The NFL's testing program is soft and inadequate. It has been criticized by the World Anti-Doping Agency, but Upshaw has rejected any talk of meeting WADA standards. He also has resisted blood tests, which are necessary to detect Human Growth Hormone, offering this wimpy excuse:
"With the blood test, they're taking it from you by sticking you with the needle," says Upshaw. "They might be big, tough football players, but they don't like getting poked with a big needle. I know I don't."
Upshaw hides, Fehrlike, behind the collective bargaining agreement when urged to suspend players where evidence warrants it, even if they have passed drug tests. He refused to follow the lead of the U.S. Anti-Doping Agency, which suspended several Olympic-caliber athletes who passed drug tests but had substantial evidence against them. Testing programs are not enough Marion Jones, who confessed to rampant steroid use, passed 160 drug tests and never failed one.

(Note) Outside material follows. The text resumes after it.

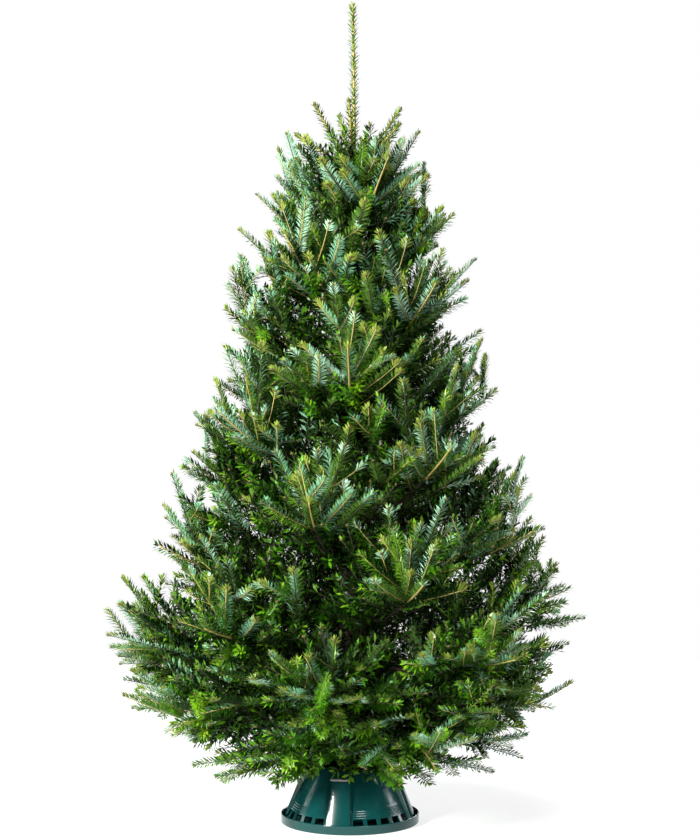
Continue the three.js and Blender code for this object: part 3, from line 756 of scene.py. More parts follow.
# %% Trunk with its bark
COLLAR = (0.004, 0.017)  # height and width of the swelling round a bough
BLISTERS = 320
TRUNK_GRID = (230, 64)
BARK_SUNK = 0.001  # the relief starts a little under the plain trunk


def bark_relief(turn, z):
    """Upright cracks, plus a soft bump for each blister and a larger one for each bough's collar.

    A bump is its height times e to the minus square of distance over width.
    """
    cracks = 0.0009 * np.abs(np.sin(4.5 * turn + 1.2 * np.sin(38 * z) + 0.7 * np.sin(91 * z + 2 * turn)))
    ripple = 0.0004 * np.sin(260 * z + 3 * np.sin(5 * turn))
    spot_turn = np.concatenate([boughs.azimuth, rng.uniform(0, 2 * np.pi, BLISTERS)])
    spot_z = np.concatenate([boughs.base, rng.uniform(TRUNK_FOOT + 0.02, TRUNK_TIP - 0.05, BLISTERS)])
    height = np.concatenate([np.full(BOUGHS, COLLAR[0]), rng.uniform(0.0006, 0.0015, BLISTERS)])
    width = np.concatenate([np.full(BOUGHS, COLLAR[1]), rng.uniform(0.003, 0.006, BLISTERS)])
    across = np.angle(np.exp(1j * (turn[..., None] - spot_turn))) * trunk_radius(z)[..., None]
    distance = (across**2 + (z[..., None] - spot_z) ** 2) / width**2
    return cracks + ripple + (height * np.exp(-distance)).sum(axis=-1)


trunk_steps = np.linspace(TRUNK_FOOT, TRUNK_TIP, TRUNK_GRID[0])
z, turn = np.meshgrid(trunk_steps, circle(TRUNK_GRID[1]), indexing="ij")
bark_radius = trunk_radius(z) + bark_relief(turn, z) - BARK_SUNK
trunk_grid = round_z(bark_radius, turn, 0) + trunk_centre(z)
add_piece("trunk_bark", "bark", ["trunk"], *closed_tube(trunk_grid), [bark_finish])

# %% [markdown]
# ## Wood of the boughs
# A bough is thickest at the trunk and thins fast at first, then slowly, as the square root of the way out.
# Small ridges across it mark the years and the old bud scars.

# %% Wood of the boughs
WOOD_GRID = (34, 9)
YOUNG_WOOD = 0.10  # how much of a bough's end still has young bark
WOOD_TIP = 0.0013


def bough_radius(row, t):
    """From the radius at the trunk to the tip's by the root of t, with small ridges along it."""
    at_trunk = np.minimum(0.28 * trunk_radius(boughs.base) + 0.0034, 0.012)[row]
    reach = boughs.reach[row]
    ridges = 1 + 0.05 * np.sin(95 * reach * t + 3 * row) + 0.03 * np.sin(240 * reach * t)
    return mix(at_trunk, WOOD_TIP, np.sqrt(t)) * ridges


def bough_wood():
    """Rings square to each bough at even shares of it. Every bough is a closed tube, and all are joined."""
    row, t = np.meshgrid(np.arange(BOUGHS), np.linspace(0.004, 0.995, WOOD_GRID[0]), indexing="ij")
    centre, way = boughs.at(row, t)
    turn = circle(WOOD_GRID[1])
    lumps = 1 + 0.06 * np.sin(3 * turn + 40 * t[..., None] + row[..., None])
    limbs = rings(centre, *square_to(way, UP), bough_radius(row, t)[..., None] * lumps, turn)
    points = np.stack([closed_tube(limb)[0] for limb in limbs])
    return points.reshape(-1, 3), copies(tube_faces(*WOOD_GRID), points.shape[1], BOUGHS)


wood_points, wood_faces = bough_wood()
from_axis = np.linalg.norm(wood_points[wood_faces[:, 0]][:, :2], axis=-1)
is_young = from_axis > np.repeat(boughs.reach, len(wood_faces) // BOUGHS) - YOUNG_WOOD
limb_names = [f"bough_{n + 1:02d}" for n in range(BARE_LIMBS)]
add_piece("bough_wood", "bark", limb_names, wood_points, wood_faces, [bark_finish, young_bark], is_young)

# %% [markdown]
# ## The stand
# The stand is three mouldings in glossy dark green plastic: a shallow tray, a water bucket, and a cone-shaped
# skirt with four buttresses that carry the clamp screws. Each is a profile turned round the axis. The skirt's
# profile changes with the turn, because the buttresses stand out of it and its foot is cut into tabs.

# %% Plastic and steel
PLASTIC_STOPS = [(0.30, (0.0016, 0.031, 0.031)), (0.70, (0.0027, 0.045, 0.045))]
STEEL_STOPS = [(0.35, (0.15, 0.155, 0.16)), (0.65, (0.26, 0.26, 0.255))]
plastic_finish = patterned_finish(
    "green_plastic", 9, PLASTIC_STOPS, (0.10, 0.19), (0.05, 0.0004), gloss=0.42)
steel_finish = patterned_finish(
    "zinc_steel", 300, STEEL_STOPS, (0.42, 0.60), (0.1, 0.0003), metallic=1.0)
print("stand finishes made")

# %% Rounded profiles


def rounded(corners, radii, steps=5):
    """Each corner of a profile becomes a curve from one side to the next.

    It is (1 - t) squared times a, plus 2 t (1 - t) times the corner, plus t squared times b.
    """
    corners, radii = np.array(corners, float), np.array(radii, float)
    before, after = np.roll(corners, 1, axis=0), np.roll(corners, -1, axis=0)
    a = corners + unit(before - corners) * radii[:, None]
    b = corners + unit(after - corners) * radii[:, None]
    t = np.linspace(0, 1, steps)[None, :, None]
    curve = (1 - t) ** 2 * a[:, None] + 2 * t * (1 - t) * corners[:, None] + t**2 * b[:, None]
    flat = curve.reshape(-1, 2)
    new = np.concatenate([[True], np.linalg.norm(np.diff(flat, axis=0), axis=-1) > 1e-7])
    return flat[new]


def turned(profile, turns, push=0.0):
    """The profile's radius and height carried round the axis. push moves the radius, by point and by turn."""
    return round_z(profile[:, 0, None] + push, turns[None, :], profile[:, 1, None])


# %% Tray
TRAY_RADIUS, _, TRAY_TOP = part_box("stand_tray")[1]
TRAY_WALL, TRAY_FLOOR = 0.0035, 0.005
MIDDLE_HOLE = 0.004  # the profiles start this far from the axis, and a fan closes the rest
LUGS, LUG_TOP, LUG_DEPTH = 16, 0.0165, 0.007  # small upright ribs inside the rim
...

The NFL is also shockingly weak on punishment. Shawne Merriman and Rodney Harrison drew meager four-game suspensions for positive tests. Track athletes get two years for first offenses. In baseball, it's 50 games. In the NFL, it's four.
"Football, four games for steroids. Frankly, that is not serious," former WADA president Dick Pound said, noting that Merriman still had "the advantage of steroids" after returning to the game. Merriman also returned from his suspension in time to play in the Pro Bowl.
(It's no coincidence that the football and baseball are weak on punishing rich athletes while track and field is tough on athletes of humbler means who, for the most part, can't even make a living from their sport.)
History is repeating itself. Upshaw and the NFL are going down the exact same path that Selig and Fehr led baseball down several years ago.
There have been plenty of red flags popping up around the NFL to awaken Goodell and Upshaw to the existence of a problem in the league. A few years ago a doctor pleaded guilty to providing steroids and HGH to, among others, members of the Carolina Panthers. The NFL did nothing about it.
Former NFL linebacker Bill Romanowski stated on national TV that he used steroids and HGH, though he never tested positive. Other players have described steroid use in the NFL, including Lyle Alzado (dead at 43), John Matuszak (dead at 38), Steve Courson and Jim Haslett (who says steroid use was rampant 25 years ago).
The biggest mystery is why nobody is putting the NFL under the microscope a la baseball, or why the NFL is failing to act before it has a baseball-size mess on its hands.
Is there anyone naive enough to believe the NFL doesn't have at least as many athletes taking performance-enhancing drugs as baseball players? What other athlete has more to gain from steroids and HGH than football players?
Meanwhile, the size of players in the NFL has increased alarmingly, as has the speed of the game, and with it injuries have soared.And yet few seemed alarmed by the NFL's problem, even while there is an outcry over baseball. Goodell, Upshaw and the NFL could suffer the same fate as Selig, Fehr and baseball. It's time for the NFL to wake up and smell the Deca-Durabolin.